As we know, Lua instruction format is the opcode with 6 bits,  `A` with 8 bits, `B` and `C` with 9 bits (together 32 bits)

I custom opcode with 8 bits, `A` with 8 bits,  `B` and `C` with 8 bits.  and use the lua test-suite (https://www.lua.org/tests/) to test it and It have passed all the test.    I want to know does it  affect user's program? 
I only know that with 8 bits for `B` and `C`, the max jump offset is shorter than before. will it affect the normal user? Thank you.

Lua 5.4 (currently in release candidate stage) has changed the format. Now for instructions in ABC format, the opcode is the lowest 7 bits (increased from 6 to accommodate new opcodes), 8 bits for A, 1 bit for "k" (used as a boolean in some compare/test instructions), 8 bits for B, and the highest 8 bits for C. You can view the layout at the top of lopcodes.h in the Lua 5.4 source. Note that I'm looking at 5.4rc1, and we're now up to 5.4rc4, but I don't think there's been any changes.

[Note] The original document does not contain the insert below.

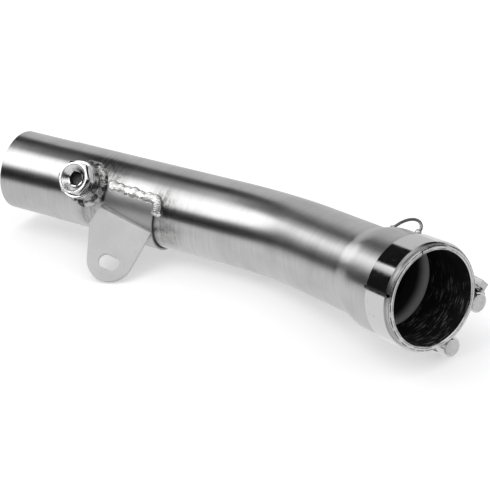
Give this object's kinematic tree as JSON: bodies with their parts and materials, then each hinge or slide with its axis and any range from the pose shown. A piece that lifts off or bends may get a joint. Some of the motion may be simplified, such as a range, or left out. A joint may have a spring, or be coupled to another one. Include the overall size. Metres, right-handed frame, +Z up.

If you reorder that so that the "k" is bit 7, between the opcode and A, then the new ABC format neatly divides into 8-8-8-8 like yours. The only rub, if you truly want to separate the bytes so that each byte serves one purpose, is that you lose one bit from the larger arguments (Bx, sBx, Ax, and sJ) in the other instruction formats.